Par exemple, ailleurs, le premier pervers narcissique venu commence par isoler sa victime pour pouvoir en jouer. Mais dans l’entraînement, l’isolement et le concentration sont nécessaires à la préparation. Liz est donc privée de références, d’échanges différents, de contre-pouvoir, c’est un prix à payer pour sa réussite et non pas une sanction.

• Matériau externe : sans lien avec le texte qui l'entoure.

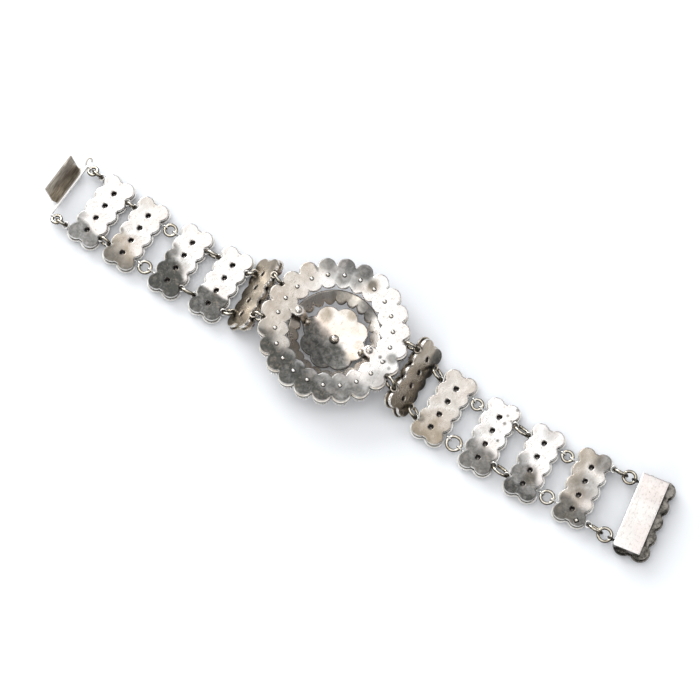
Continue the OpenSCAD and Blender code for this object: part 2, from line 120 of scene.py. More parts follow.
def triangle_grid(low, high, step):
    """Points and triangles of an even grid that covers a rectangle."""
    row_step = step * math.sqrt(0.75)
    columns = int((high[0] - low[0]) / step) + 3
    rows = int((high[1] - low[1]) / row_step) + 3
    j, i = np.mgrid[0:rows, 0:columns]
    x = low[0] - step + (i + 0.5 * (j % 2)) * step
    y = low[1] - row_step + j * row_step
    n = (j * columns + i)[:-1, :-1]
    odd = (j % 2 == 1)[:-1, :-1, None]
    a, b, c, d = n, n + 1, n + columns, n + columns + 1
    first = np.where(odd, np.stack([a, b, d], -1), np.stack([a, b, c], -1))
    second = np.where(odd, np.stack([a, d, c], -1), np.stack([b, d, c], -1))
    faces = np.concatenate([first.reshape(-1, 3), second.reshape(-1, 3)])
    return np.stack([x.ravel(), y.ravel()], -1), faces


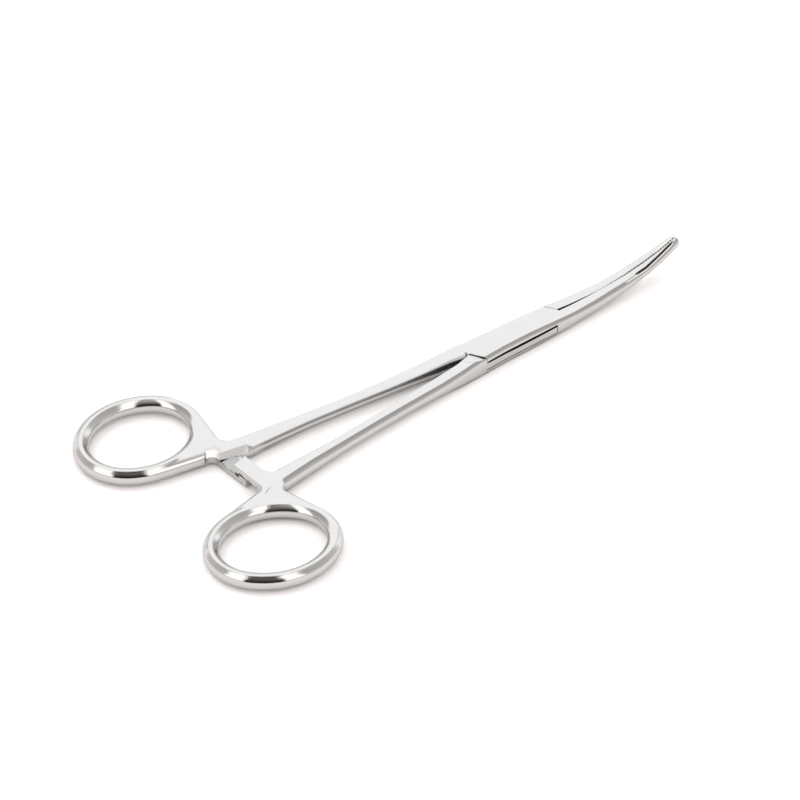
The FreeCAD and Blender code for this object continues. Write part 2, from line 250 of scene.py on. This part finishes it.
class Graph:
    """A small helper that adds nodes to a node tree, joins them and works out numbers with them."""

    # Inputs of a mix node for its two values, and its output, for each kind of value
    mix_sockets = {"FLOAT": (2, 3, 0), "VECTOR": (4, 5, 1), "RGBA": (6, 7, 2)}

    def __init__(self, tree):
        self.tree = tree
        tree.nodes.clear()

    def add(self, kind, **values):
        node = self.tree.nodes.new(kind)
        for name, value in values.items():
            setattr(node, name, value)
        return node

    def join(self, out, into):
        self.tree.links.new(out, into)

    def feed(self, socket, value):
        if isinstance(value, bpy.types.NodeSocket):
            self.join(value, socket)
        else:
            socket.default_value = value

    def math(self, operation, a, b=0.0):
        node = self.add("ShaderNodeMath", operation=operation)
        self.feed(node.inputs[0], a)
        self.feed(node.inputs[1], b)
        return node.outputs[0]

    def plus(self, a, b):
        return self.math("ADD", a, b)

    def minus(self, a, b):
        return self.math("SUBTRACT", a, b)

    def over(self, a, b):
        return self.math("DIVIDE", a, b)

    def times(self, first, *others):
        for other in others:
            first = self.math("MULTIPLY", first, other)
        return first

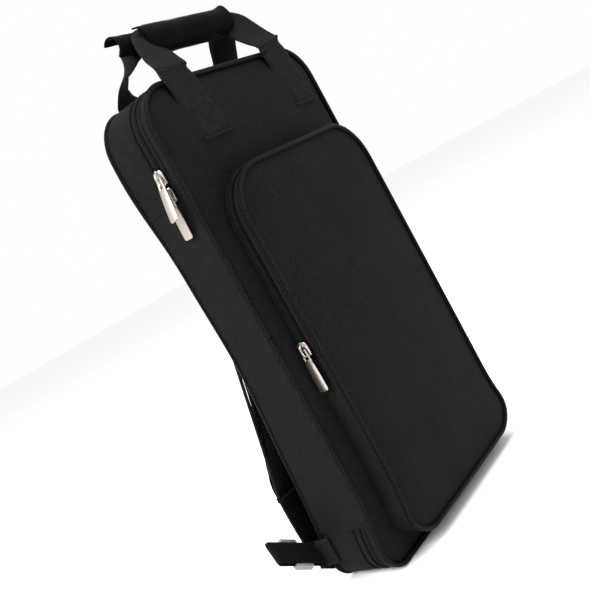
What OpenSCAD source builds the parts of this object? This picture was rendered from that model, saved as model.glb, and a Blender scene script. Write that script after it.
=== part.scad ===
// Drum stick bag: a padded upright bag that opens like a book along its left side, with a zipped
// front pocket, a wrapped double carry handle and two padded shoulder straps on the back.
// X runs to the right, Y to the back, Z up. The origin is in the middle of the flat base.

/* [Bag body] */
// Width of the bag across the front panel
body_w = 256; // [235:1:310]
// Height of the bag standing upright
body_h = 465; // [440:1:560]
// Depth of the bag from the front panel to the back panel
body_d = 62; // [51:1:80]
// Radius of the two upper corners
top_corner_r = 38; // [28:1:46]
// Radius of the two lower corners
bottom_corner_r = 30; // [22:1:36]
// Height of the lower end of the main zipper on the left side
seam_low = 53; // [44:1:64]
// Distance from the top of the bag down to the upper end of the main zipper on the left side
seam_drop = 99; // [94:1:120]

/* [Fabric and padding] */
// Thickness of the woven outer fabric
fabric_t = 1.2; // [0.8:0.1:1.6]
// Thickness of the foam in the two big panels
foam_t = 4; // [2:0.5:6]
// Thickness of the lining
lining_t = 0.6; // [0.4:0.1:1]
// Radius of the piping along the panel edges
piping_r = 2.2; // [1.6:0.1:2.6]
// Clearance between pieces that move past each other
moving_gap = 0.4; // [0.3:0.05:0.5]

/* [Zippers] */
// Distance from the front panel back to the main zipper
zip_setback = 16; // [14:0.5:18]
// Visible width of one tape of a zipper
tape_w = 4.2; // [3.4:0.2:5]
// Thickness of a zipper tape
tape_t = 0.8; // [0.6:0.1:1]
// Width of one row of coil
coil_w = 1.6; // [1.2:0.1:1.8]
// Thickness of the coil
coil_t = 1.8; // [1.4:0.1:2.2]
// Distance from the upper end of the main zipper up to the upper slider
slider_rise = 25; // [23:0.5:28]
// Spacing of the two main sliders
slider_pitch = 16; // [15.2:0.2:18]
// Length of a slider along the zipper
slider_len = 14; // [12:0.5:15]
// Width of a slider
slider_w = 11; // [9:0.5:12]
// Length of a pull below its pivot
pull_len = 39; // [34:1:42]
// Width of a pull
pull_w = 10; // [8:0.5:11]
// Thickness of a pull
pull_t = 1.4; // [1:0.1:1.6]

/* [Front pocket] */
// Distance from the side of the bag to the side of a centred pocket
pocket_side = 18; // [15:1:40]
// Distance from the top of the bag down to the top of the pocket
pocket_drop = 94; // [90:1:130]
// Depth of the pocket in front of the panel
pocket_d = 22; // [19:0.5:30]
// Radius of the upper corners of the pocket
pocket_top_r = 46; // [30:1:52]
// Radius of the lower corners of the pocket
pocket_bottom_r = 34; // [24:1:40]
// Height of the pocket's bottom above the base
pocket_z = 12; // [8:1:16]
// Offset of the pocket's middle from the bag's middle
pocket_shift = 5; // [-6:1:8]
// Height of the pocket flap, from its fold line to the top of the pocket
flap_h = 175; // [150:1:190]
// Distance from the fold line up to the pocket slider
pocket_slider_rise = 12; // [10:1:18]

/* [Carry handle] */
// Width of the handle webbing
handle_web_w = 38; // [28:1:42]
// Thickness of the handle webbing
handle_web_t = 2; // [1.4:0.1:2.4]
// Distance from the side of the bag to the outer edge of the feet of a centred handle
foot_inset = 35; // [28:1:44]
// Offset of the handle's middle from the bag's middle
handle_shift = 13; // [0:1:14]
// Height of the hem at the lower end of a foot, below the top of the bag
foot_drop = 63; // [48:1:80]
// Length of the grip wrap
grip_len = 116; // [100:1:122]
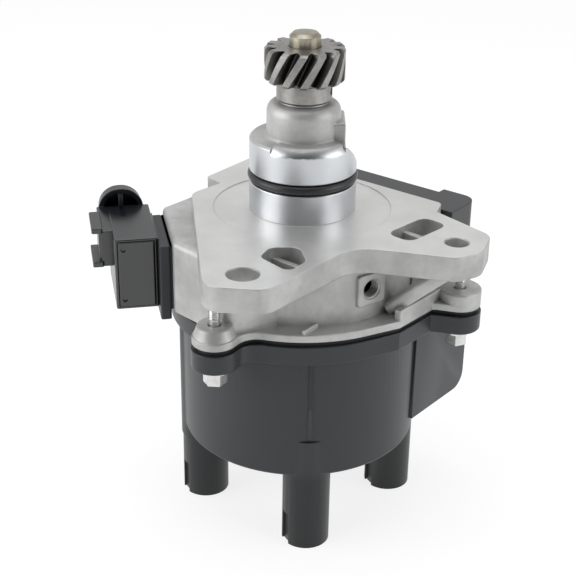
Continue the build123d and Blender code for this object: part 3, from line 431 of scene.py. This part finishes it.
pilot_radius = 21.0
pilot_top = 29.3
groove_low, groove_high, groove_floor = 11.6, 16.0, 18.13
nose_radius = 14.4
flange_thickness = 10.0
bowl_radius = 45.0
rim_top = -31.0
rim_bottom = -34.0
rim_radius = 52.5
ear_radius = 8.6
ear_top = -26.7
screw_hole = 2.3
near_ear = polar(68.9, -107.75)
right_ear = polar(67.2, -31.1)
cap_ears = ((61.4, -121.4), (64.8, -15.0), (64.5, 131.0))
ear_places = [polar(*place) for place in cap_ears]
coil_front = 38.4
coil_screws_u = (-35.0, 38.5)
coil_screw_height = -19
to_coil = about_z(-38.46)
to_wall = about_z(191.6)
to_web = about_z(-40.5)
along_x = Matrix(((0, 0, 1, 0), (1, 0, 0, 0), (0, 1, 0, 0), (0, 0, 0, 1)))
along_y = Matrix(((1, 0, 0, 0), (0, 0, 1, 0), (0, 1, 0, 0), (0, 0, 0, 1)))

apex = to_coil @ Vector((-52.0, coil_front, 0))
back = to_coil @ Vector((41.0, coil_front, 0))
flange_corners = [
    (-39.8, 30.5, 1.5), (apex.x, apex.y, 5.0), (back.x, back.y, 3.0), (53.2, -4.8, 1.0),
    (right_ear[0] + 13.8, right_ear[1] + 7.0, 7.0), (right_ear[0] + 8.6, right_ear[1] - 9.2, 8.0),
    (right_ear[0] - 1.2, right_ear[1] - 14.6, 6.0), (19.3, -40.7, 15.0),
    (near_ear[0] + 8.8, near_ear[1] - 12.9, 9.0), (near_ear[0] - 13.6, near_ear[1] - 10.6, 8.0),
    (-44.8, 11.6, 8.0), (-33.6, 23.5, 1.0)]
flange = slab(flange_corners, -flange_thickness, 0, 0.3, 0.9)
flange = combine("DIFFERENCE", flange, prism(disc(35.2), -0.3, 1.0))

stem = turned([
    (pilot_radius, -12.0), (pilot_radius, groove_low - 0.3), (pilot_radius - 0.3, groove_low),
    (groove_floor, groove_low), (groove_floor, groove_high), (pilot_radius - 0.3, groove_high),
    (pilot_radius, groove_high + 0.3), (pilot_radius, pilot_top - 0.9),
    (pilot_radius - 0.9, pilot_top)], 192)


def sector(profile, start, end, steps=40):
    """Closed (radius, height) outline swept round the axis between two angles."""
    return loft([[(*polar(radius, start + (end - start) * i / steps), z) for radius, z in profile]
                 for i in range(steps + 1)])


front = (-127.0, -40.0)
waste = sector([(13.4, 31.3), (22.0, 31.3), (22.0, 26.7), (pilot_radius, 26.7), (18.6, pilot_top),
                (18.6, 30.3), (13.4, 30.3)], *front)
front_pad = sector([(13.4, 25.7), (pilot_radius, 25.7), (pilot_radius, 26.7), (20.6, 27.6),
                    (19.6, 29.2), (18.6, 29.9), (17.6, 30.1), (13.4, 30.1)], *front)
stem = combine("DIFFERENCE", stem, waste)
foot_round = 1.4
foot_radius = nose_radius + foot_round
foot = [(foot_radius, pilot_top - 1)]
for i in range(6):
    turn = pi / 2 * i / 5
    foot.append((foot_radius - foot_round * sin(turn), pilot_top + foot_round - foot_round * cos(turn)))
nose = turned(foot + quarter(nose_radius, 38.9, 2.8, 4.0, 8), 128)
nose_pad = block((0, 15.9), (-8.8, 8.8), (28.3, 36.9), 0.4, 1.1)
stem = combine("UNION", stem, front_pad, nose, nose_pad)
relief = [(-15.64, 31.3), (-0.84, 17.5), (22.0, 17.5), (22.0, 31.3)]
stem = combine("DIFFERENCE", stem, loft([[(x, y, z) for y, z in relief] for x in (15.9, 37.0)]))


def ear_shape(rim, ear, pitch, corner=8.0):
    """Outline of a screw ear on a round rim, with a hollow corner on each side, drawn along X."""
    side = ear + corner
    reach = sqrt((rim + corner) ** 2 - side ** 2)
    start = atan2(-side, -reach)

    def shape(inset):
        half = []
        for i in range(9):
            turn = start + (-pi / 2 - start) * i / 8
            half.append((reach + (corner + inset) * cos(turn), side + (corner + inset) * sin(turn)))
        for i in range(13):
            turn = pi / 2 - pi / 2 * i / 12
            half.append((pitch + (ear - inset) * cos(turn), (ear - inset) * sin(turn)))
        return [(x, -y) for x, y in half[:-1]] + half[::-1] + [(rim / 2, 0.0)]

    return shape


def joint(rim, ear, low, high, top, foot, less=0.0):
    """The joint's outline as one body: rim, coil bay, straight web and the three screw ears."""
    bay = rectangle((-42 + less, 46 - less), (18, 57 - less), 3)
    web = [(0, 0, 0.1), (*polar(rim, -21.64), 0.1), (54.3 - less, -5.5, 0.5), (54.3 - less, 22.0, 0.5)]
    levels = (low, high, top, foot)
    parts = [placed(slab(bay, *levels), to_coil), placed(slab(web, *levels), to_web)]
    for pitch, angle in cap_ears:
        parts.append(placed(prism(ear_shape(rim, ear, pitch), *levels), about_z(angle)))
    return combine("UNION", prism(disc(rim, steps=160), *levels), *parts)


def standing_wall(start, end, thickness, low, high, top=0.5):
    """Upright wall between two points of the plan."""
    run = Vector(end) - Vector(start)
    wall = block((0, run.length), (-thickness / 2, thickness / 2), (low, high), 0.3, top)
    aim = Matrix.Rotation(atan2(run.y, run.x), 4, "Z")
    return placed(wall, Matrix.Translation((*start, 0)) @ aim)


def in_plan(x, y, angle):
    """Place and turn in the plan."""
    return Matrix.Translation((x, y, 0)) @ about_z(angle)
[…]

Charlène Favier explique que Fred se trouve amené à user d’une "triple domination, celle de l’entraineur qui conduit à la réussite sportive, celle de l’adulte dont on doit suivre les règles, et celle de l’homme qui impose ses pulsions". Elle précise aussi que, pour elle, "tout part du corps" et elle cite Jacques Lecoq : "Il faut être dans l’acte comme le corps est dans le monde".


 

Le propos est étayé, par un récit extrêmement crédible. L’ambiance du groupe est captée justement sans cliché, les rapports de domination et de complicité, obligatoires entre coach et coaché(e), sont décrits sans poncif, la montagne joue un rôle plus puissant que celui de simple décor, jusqu’aux séquences de ski où on perçoit l’angoisse de l’attente du top départ en haut de la piste.


 


 

Surtout, le point de vue est toujours celui de la jeune fille, et son évolution est authentique : crainte initiale, fascination devant le maître, dégoût après la découverte du sexe, rejet final.


 


 

Du coup, le film s’avère ouvertement engagé et fait figure d’emblème devant un déni qui continue à s’imposer.

Anne Vignaux-Laurent
Jeune Cinéma en ligne directe

1. Odol Gorri (Rouge sang), réalisé en 2018 par Charlène Favier, a été sélectionné dans de nombreux festivals, et nommé aux César 2020.


Slalom. Réal : Charlène Favier ; sc : C.F. & Marie Talon ; ph : Yann Maritaud ; mont : Maxime Pozzi-Garcia ; déc : Julie Wassef ; cost : Judith de Luze ; mu : LoW Entertainment. Int : Noée Abita, Jérôme Rénier, Marie Denarnaud, Muriel Combeau, Axel Auriant, Frédéric Épaud, Catherine Marchal (France, 2019, 92 mn).